You depart the Weldon Springs area when you pass under the Highway 40(farty for my STL peeps) overpass. There really is no access by road to this part of the trail until you get into the Greens Bottom area of St. Charles.
This is the part of the trail that I guess I overestimated. When you first enter the Greens Bottom area (at least in July when I did it) it seems very pretty. It is back into the familiar bottom land. The traffic on the trail also begins to increase since you are heading back into a more suburban area. After a few miles, you will run into a construction project on the road adjacent to the trail. It most definitely gets very dusty and loud. All in all, I just wanted to get through this section. Maybe that was because I had spent so much time in the rural areas of the trail.
One other complaint: Trail courtesy really was laking as I got into the St. Charles area. I always try to stay out of the way of the cyclists and joggers while on the trail. I know that me, a 44-year-old walker, am going to be an impediment to their workouts. Everywhere else along the trail, people would say hello, or at least nod as they came the other way. At times, in fact, it could get almost tiresome to constantly be greeting people. In St. Charles, however, I would at best get a dirty look while I trudged down the trail. OK, whatever. But do me a favor and let me know when you are passing me. I had probably a half-dozen cyclists whizz by me with out a single "on your left." You would have thought I was stumbling through the finish line at the Tour de France. I'm sorry, all you Lance Armstrongs, that I am not wearing the latest cool spandex and sitting on a $2,500 Trek bike, but I have as much of a right to be on the trail as you do. Hell, maybe more after this walk. Oh, and before you think I am just some hick from the sticks who doesn't get the way things are in the big city, I am a St. Louis-born native.
End of rant.
As you basically walk through backyards along this part of the trail, you finally will see the Page bridge. It is a nice looking bridge with a switchback trail up to a parking lot. After many miles on the trail, this might have been the biggest challenge of the day. I didn't think I was going to get to the top! However, I did, and caught my ride. Tomorrow is the big finish. I will take a reverse route from Machens into St. Charles to finish off the hike. Stay tuned.

Saturday, September 01, 2007

Day 12: Marthasville to Matson

This morning, Theresa and I woke up at Birk's, ate a wonderful breakfast and got ready to bid Hermann goodbye. We ran into a little bit of a speed bump.
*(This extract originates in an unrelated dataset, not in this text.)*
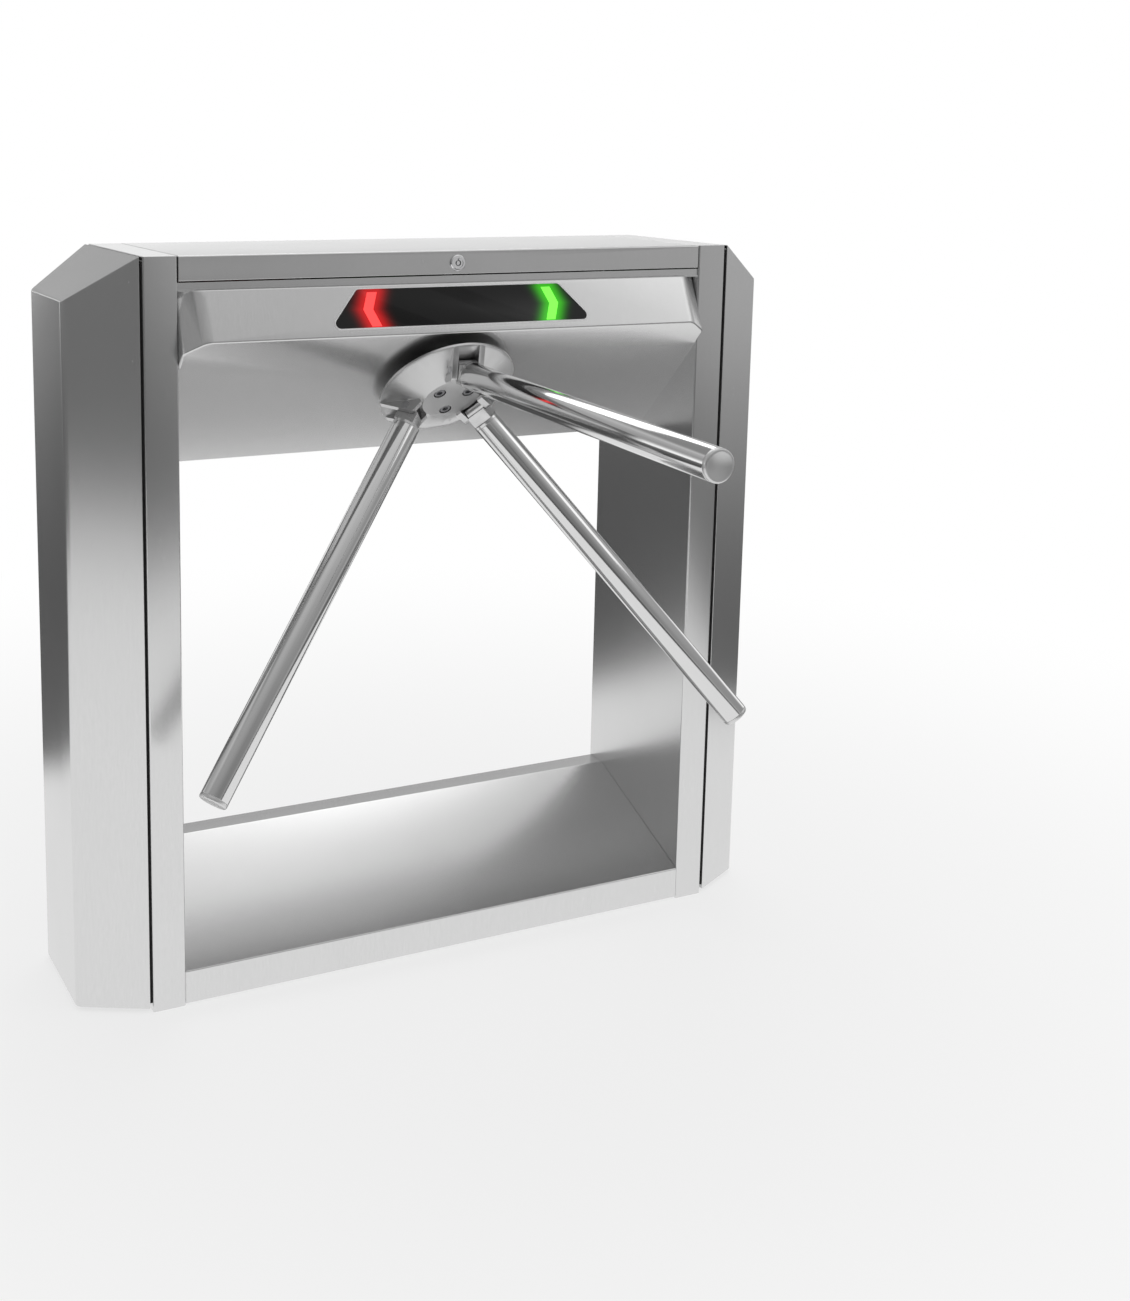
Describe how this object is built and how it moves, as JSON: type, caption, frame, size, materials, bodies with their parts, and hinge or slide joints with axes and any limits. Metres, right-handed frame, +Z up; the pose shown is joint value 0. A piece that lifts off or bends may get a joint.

Our trusty truck had a flat tire and the el cheapo pump that I have carried around for a couple of years was no help. It didn't have the power to pump up a bike tire, let alone a Ford Ranger's. Road and Track my butt! After borrowing a pump from Rick, the owner of Birk's, we made our way to a tire shop in town to get it patched. Thirty minutes and $10 later, we headed to Marthasville.

The day was definitely a hot one but it looked like some rain might brew up. As I walked into my first rest stop of the day, Dutzow, a few, fat raindrops were beginning to patter the dusty trail. Since we got a later start than we hoped to, Theresa and I stopped for lunch at the Dutzow Deli. They have really good burgers.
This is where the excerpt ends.